CHOCOLATE CARAMEL POPCORN BALLS
Makes 15 popcorn balls

Ingredients
2 Tbsp vegetable oil
1/2 cup popcorn kernels
pinch of salt
1/2 cup granulated sugar
1/2 cup brown sugar
1/2 cup honey
8 tbsp unsalted butter
1/2 teaspoon baking soda
1/4 cup Taza Roasted Cacao Nibs
2 bars Taza Dominican 70% Dark Stone Ground Chocolate, chopped
Wood skewers or popsicle sticks
Sprinkles, to garnish

Directions
Grease large mixing bowl with oil or kitchen spray. In large lidded pot with lid on, heat vegetable oil, popcorn, and pinch of salt over high heat while continuously shaking pot and listening for popping. Remove from heat when popping is less frequent than every 3 seconds and pour into greased bowl.

In saucepan combine sugar, brown sugar, honey, and butter over medium heat and cook, stirring constantly, until temperature reaches 300 degrees measured on a candy thermometer. Remove from heat and carefully add baking soda (be careful, the sugar will bubble and expand!), then pour over popcorn carefully using a spatula to toss and coat the popcorn. Add cacao nibs.

When popcorn is cool enough to handle, but still warm, wet hands and form popcorn into balls, sticking each one with skewers or popsicle sticks.

Place chocolate in heat proof bowl, then place on top of bowl of simmering water until chocolate is warm and melted then drizzle over popcorn balls. Top with sprinkles if desired. Allow to cool before serving.

Photo: Taza Chocolate

Monday, January 19, 2015

Colman's Mustard Spicy Chocolate Popcorn

Today is National Popcorn Day! I was at the Fancy Food Show last week in San Francisco, and I must say that Gourmet Popcorn was a definite trend this year with everything from Popcorn ice cream to popcorn with chocolate and pomegranate to blue popcorn for popcorn soup. You can buy all kinds of cool popcorn for Popcorn Day,  or you can make your own. Here's a great recipe from Colman's Mustard for Spicy Chocolate Popcorn. You might want to bookmark this recipe for your Academy Awards Viewing!

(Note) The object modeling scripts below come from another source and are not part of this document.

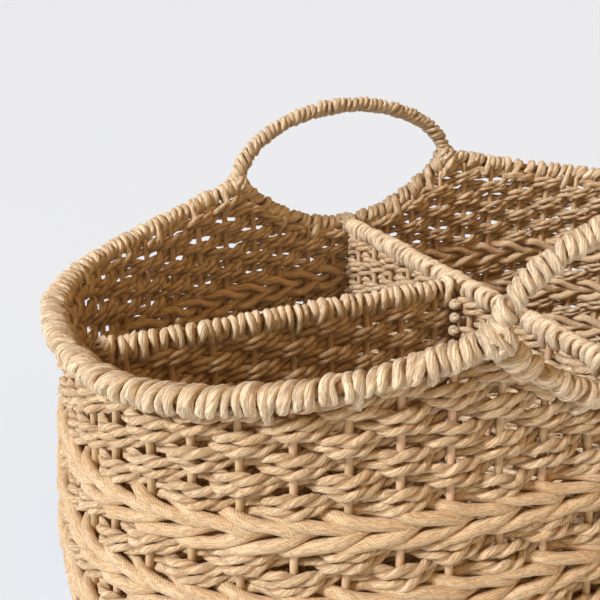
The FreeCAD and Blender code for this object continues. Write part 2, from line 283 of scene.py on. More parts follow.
class CordBuilder:
    """Sweeps cord sections along centrelines and makes them one finished piece.

    Attributes:
        tip_length: length of the point that closes a cut end.
        tip_size: thickness of a cord where that point starts, as a share.
        pattern_shift: how far each cord's pattern is moved on from the one before.
    """

    tip_length = 0.6 * MM
    tip_size = 0.75
    pattern_shift = 7.31

    def __init__(self) -> None:
        """Start with an empty list of pieces."""
        self.pieces: dict[str, bpy.types.Object] = {}

    def build(self, name: str, runs: list[Run], cord: Cord, nodes: list[str], slot: Slot,
              material: bpy.types.Material) -> bpy.types.Object:
        """Make one piece out of many runs of one cord.

        Args:
            name: the piece's name.
            runs: the centrelines.
            cord: the kind of cord.
            nodes: the frame's nodes that the piece stands for.
            slot: the record's material slot; not used.
            material: the finish.

        Returns:
            The new object, riding on the root body.
        """
        section = self._section_object(cord)
        curve = bpy.data.curves.new(name, "CURVE")
        curve.dimensions = "3D"
        curve.bevel_mode = "OBJECT"
        curve.bevel_object = section
        runs = [self._with_tips(run) for run in runs]
        lengths = [self._add_spline(curve, run, cord) for run in runs]
        holder = bpy.data.objects.new(name + "_line", curve)
        bpy.context.scene.collection.objects.link(holder)
        bpy.context.view_layer.update()
        graph = bpy.context.evaluated_depsgraph_get()
        mesh = bpy.data.meshes.new_from_object(holder.evaluated_get(graph))
        bpy.data.objects.remove(holder)
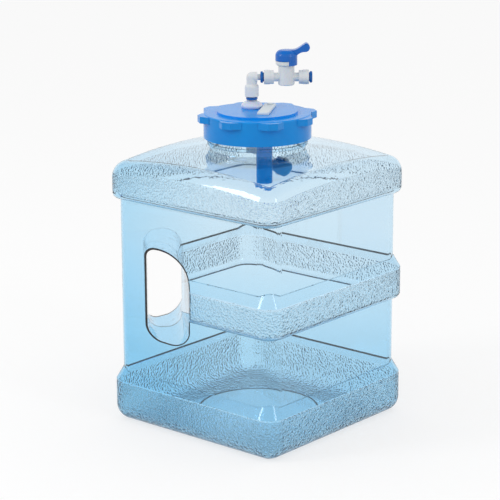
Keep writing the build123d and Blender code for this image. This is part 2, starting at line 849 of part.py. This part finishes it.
# Bonnet pressed into the barrel; half of its plate is cut away and the ends stop the lever
with BuildPart() as bonnet:
    with BuildSketch(valve_upright):
        with BuildLine():
            Polyline(
                (stem_radius + running_fit, bonnet_bottom),
                (chamber_radius - running_fit, bonnet_bottom),
                (chamber_radius - running_fit, barrel_top),
                (bonnet_radius - bonnet_bevel, barrel_top),
                (bonnet_radius, barrel_top + bonnet_bevel),
                (bonnet_radius, plate_top),
                (stem_radius + running_fit, plate_top),
                close=True,
            )
        make_face()
    revolve(axis=stem_axis)
    with BuildSketch(valve_level.offset(valve_body_rise)):
        with Locations(Location((0, 0), 90 - stop_angle)):
            Rectangle(bonnet_radius, 2 * bonnet_radius, align=(Align.MIN, Align.CENTER))
        Circle(valve_body_radius, mode=Mode.SUBTRACT)
    extrude(amount=plate_top - barrel_top, mode=Mode.SUBTRACT)
bonnet.part.label = "bonnet"
export_step(bonnet.part, "parts/bonnet.step")


# Lever: domed hub, a skirt over a quarter turn that meets the stops, and a raised thumb arm
with BuildPart() as lever:
    with BuildSketch(valve_upright):
        with BuildLine():
            Polyline(
                (lever_radius - lever_dome, hub_top),
                (0, hub_top),
                (0, hub_bottom),
                (lever_radius, hub_bottom),
                (lever_radius, hub_bottom + lever_band),
            )
            RadiusArc(
                (lever_radius, hub_bottom + lever_band),
                (lever_radius - lever_dome, hub_top),
                -lever_dome,
            )
        make_face()
    revolve(axis=stem_axis)
    with BuildSketch(valve_level.offset(hub_bottom - elbow_axis_height)):
        with BuildLine():
            skirt_start = -stop_angle + stop_clearance
            skirt_size = 90 - 2 * stop_clearance
            outside = CenterArc((0, 0), lever_radius, skirt_start, skirt_size)
            inside = CenterArc((0, 0), lever_skirt_inner, skirt_start, skirt_size)
            Line(outside @ 0, inside @ 0)
            Line(outside @ 1, inside @ 1)
        make_face()
    extrude(amount=-lever_skirt)
    with BuildSketch(valve_upright):
        with BuildLine():
            tip_x = lever_reach - lever_tip_radius
            tip_height = hub_top + lever_tip_rise
            tip_top = (tip_x + lever_tip_round, tip_height + lever_tip_radius)
            tip_side = (lever_reach, tip_height + lever_tip_round)
            tip_bottom = (tip_x, tip_height - lever_tip_radius)
            root_top = (stem_radius, hub_top)
            root_bottom = (lever_radius - lever_root, hub_bottom + lever_band)
            saddle = (lever_saddle_radius, hub_top + lever_saddle_rise)
            Spline(root_top, saddle, tip_top, tangents=((1, 0), (1, lever_tip_slope)))
            ThreePointArc(tip_top, tip_side, tip_bottom)
            Spline(tip_bottom, root_bottom, tangents=((-1, 0), (-1, -lever_root_slope)))
            Line(root_bottom, root_top)
        make_face()
    extrude(amount=lever_width / 2, both=True)
    with BuildSketch(valve_level.offset(hub_bottom - elbow_axis_height)):
        Rectangle(stem_square + 2 * running_fit, stem_square + 2 * running_fit)
    extrude(amount=stem_square_height + running_fit, mode=Mode.SUBTRACT)
lever.part.label = "lever"
export_step(lever.part, "parts/lever.step")
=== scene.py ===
import math

import bmesh
import bpy
from mathutils import Matrix, Vector

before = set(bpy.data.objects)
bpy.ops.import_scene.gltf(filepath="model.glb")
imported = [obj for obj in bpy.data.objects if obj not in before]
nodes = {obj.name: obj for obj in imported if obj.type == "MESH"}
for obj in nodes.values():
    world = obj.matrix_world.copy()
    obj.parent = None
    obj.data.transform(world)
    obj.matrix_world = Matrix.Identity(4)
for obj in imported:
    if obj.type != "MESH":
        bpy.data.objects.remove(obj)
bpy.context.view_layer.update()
scene = bpy.context.scene
scene.view_settings.view_transform = "Standard"


# Camera at the photograph's viewing angle, fitted to the tank's edges
CAMERA_AZIMUTH = 40.53          # degrees from the front (-y) towards the right (+x)
CAMERA_ELEVATION = 14.9         # degrees
CAMERA_ROLL = -0.25             # degrees
CAMERA_PLACE = (1.2947, -1.5271, 0.7143)
CAMERA_LENS = 141.65            # mm, on the sensor below
CAMERA_SENSOR = 36
CAMERA_REACH = 50


def photo_camera():
    azimuth = math.radians(CAMERA_AZIMUTH)
    elevation = math.radians(CAMERA_ELEVATION)
    roll = math.radians(CAMERA_ROLL)
    back = Vector((math.sin(azimuth) * math.cos(elevation), -math.cos(azimuth) * math.cos(elevation),
                   math.sin(elevation)))
    level_right = Vector((math.cos(azimuth), math.sin(azimuth), 0))
    right = math.cos(roll) * level_right + math.sin(roll) * back.cross(level_right)
    data = bpy.data.cameras.new("camera")
    data.lens = CAMERA_LENS
    data.sensor_width = CAMERA_SENSOR
    data.clip_end = CAMERA_REACH
    camera = bpy.data.objects.new("camera", data)
    camera.matrix_world = Matrix((right, back.cross(right), back)).transposed().to_4x4()
    camera.location = CAMERA_PLACE
    scene.collection.objects.link(camera)
    return camera


scene.camera = photo_camera()


# Shader nodes. The owner is a material or the world
MIX_FACTOR, MIX_FIRST, MIX_SECOND, MIX_COLOUR = 0, 6, 7, 2      # a colour Mix node's sockets


def new_material(name):
    """A new material and its Principled shader."""
    material = bpy.data.materials.new(name)
    material.use_nodes = True
    return material, material.node_tree.nodes["Principled BSDF"]


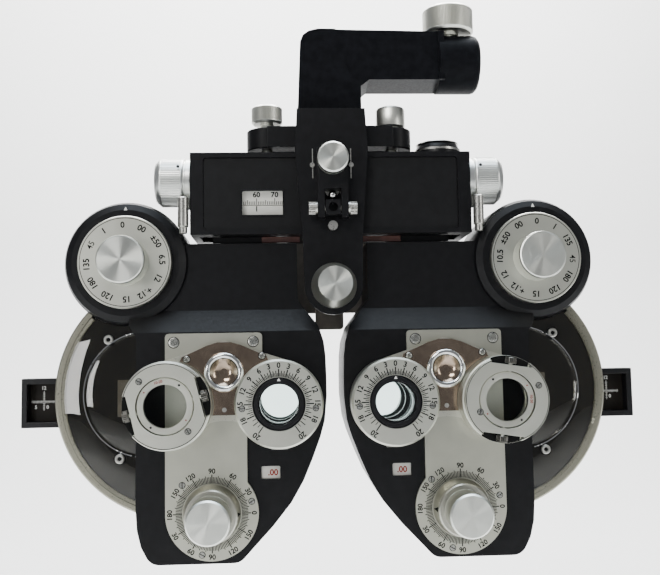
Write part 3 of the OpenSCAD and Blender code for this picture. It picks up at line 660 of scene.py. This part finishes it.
def cross_cylinder(h):
    """Cross cylinder unit: screws of the frame with painted shade round them, painted shade in its
    slots and in a groove near its rim, and the flip lens in its carrier.
    """
    side, g, unit = h.side, h.g, h.unit
    frame_body, lens_body = f"{side}_cross_frame", f"{side}_cross_lens"
    y_cross, y_ring = -22.0, -21.3      # faces of the frame and of the carrier in it
    tilt = math.radians(14.0 if g < 0 else -81.5)       # of the flip axis, as in the photograph
    # Black discs a little wider than the screw heads: painted shade in the gaps round them
    screws, screw_shade = Shape(), Shape()
    dots = (((-13.0, 12.7), (11.6, -12.7)) if g < 0 else ((16.5, 7.0), (-14.4, -6.0)))
    for dx, dz in dots:
        disc(screw_shade, (unit[0] + dx, dz), 1.75, y_cross)
        slot_screw(screws, (unit[0] + dx, dz), 1.45, y_cross, turn=dx, height=0.4)
    screw_shade.piece(f"{side}_cross_screw_shade", ink, frame_body)
    screws.piece(f"{side}_cross_screws", screw_metal, frame_body, "steel", bevel=0.08)
    # Black segments deep in the two slots behind the rollers are painted shade in the slots; the
    # black ring on the face is painted shade of a groove
    rim = Shape()
    for s in (-1, 1):
        out = Vector((g * math.cos(tilt), -math.sin(tilt))) * s
        over = Vector((-out.y, out.x))
        pts = [over * t + out * 18.1 for t in (10.0, -10.0)]
        pts += [over * t + out * math.sqrt(22.7 ** 2 - t * t) for t in range(-10, 11, 2)]
        rim.prism([(unit[0] + p.x, p.y) for p in pts], -16.55, -16.35)
    ring(rim, unit, 21.25, 21.62, y_cross)
    rim.piece(f"{side}_cross_slot_and_groove_shade", ink, frame_body)
    flip = Vector((g * math.cos(tilt), 0, -math.sin(tilt)))
    middle = Vector((unit[0], -19.6, unit[1]))
    carrier = Shape().lathe([(11.0, 1.7), (11.4, 1.75), (14.0, 1.75), (14.3, 1.5), (14.3, -1.5),
                             (14.0, -1.7), (11.4, -1.7), (11.0, -1.5), (11.0, 1.7)],
                            middle, NEAR, seg=96)
    for s in (-1, 1):
        carrier.lathe([(0, 13.9), (1, 13.9), (1, 19.9), (0, 19.9)], middle, flip * s, seg=24)
        roller = Shape().lathe([(0, 18.7), (2.7, 18.7), (3.0, 19.0), (3.0, 19.15), (3.0, 21.45),
                                (3.0, 21.6), (2.7, 21.9), (0, 21.9)], middle, flip * s,
                               ribs=18, depth=0.45, ribbed=(19.1, 21.5))
        roller.piece(f"{side}_cross_roller_{'a' if s < 0 else 'b'}", dark_steel, lens_body, "steel",
                     smooth=40)
    carrier = carrier.piece(f"{side}_cross_carrier", dial, lens_body, "dial_silver",
                            smooth=30)
    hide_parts(f"{side}_cross_cyl_lens")
    glass = Shape().lathe([(0, 0.75), (10.95, 0.55), (10.95, -0.55), (0, -0.75)], middle,
                          NEAR, seg=64)
    glass.piece(f"{side}_cross_glass", lens_glass, lens_body, "lens_glass", smooth=40)
    engraved, red = Shape(), Shape()
    for k, (shape, r) in enumerate(((engraved, 0.62), (red, 0.4)) * 2):
        a = math.radians(56 if g < 0 else 124) + k * math.pi / 2
        disc(shape, polar(unit, 12.7, a), r, y_ring, 0.07, seg=20)
    a = math.radians(105 if g < 0 else 0)
    red.text("10-20", 1.35, polar(unit, 12.7, a), a - math.pi / 2, y_ring)
    engraved.piece(f"{side}_cross_dots", ink, lens_body)
    red.piece(f"{side}_cross_figures", red_ink, lens_body)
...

Colman's Mustard Spicy Chocolate Popcorn

Ingredients
1 bag buttered popcorn
1/2 cup semi-sweet chocolate chips (or chopped dark chocolate)
1/4 cup milk
2 tsp Colman's Mustard
1 Tbsp light Karo Syrup

Directions
Pop the popcorn according to package directions.
In small saucepan add chocolate chips and heat on low. Add milk and stir constantly until chocolate is melted and smooth. Add mustard and Karo syrup. Mix well.
Dump popcorn into bowl and pour chocolate mixture over popcorn.
Mix well and let sit until it cools.
Serve.

Saturday, January 19, 2013

CHOCOLATE COVERED POPCORN DAY

Today is National Popcorn Day. Chocolate Covered Popcorn is simple to make. You can use dark or white chocolate--or both. Just drizzle some great melted chocolate over your air-popped Popcorn. Drizzle sparingly.

CHOCOLATE COVERED POPCORN

1. Make a bag of popcorn (buttered or plain) and pop it according to the directions. (airpopping!)

2. Put popped popcorn into large bowl or flat baking pan (for more even distribution).

3. Melt dark or white chocolate or both (in separate bowls) in top of double boiler (or in microwave).

4. Drizzle chocolate on popcorn. You can always add more chocolate, but you can't remove it, so use sparingly.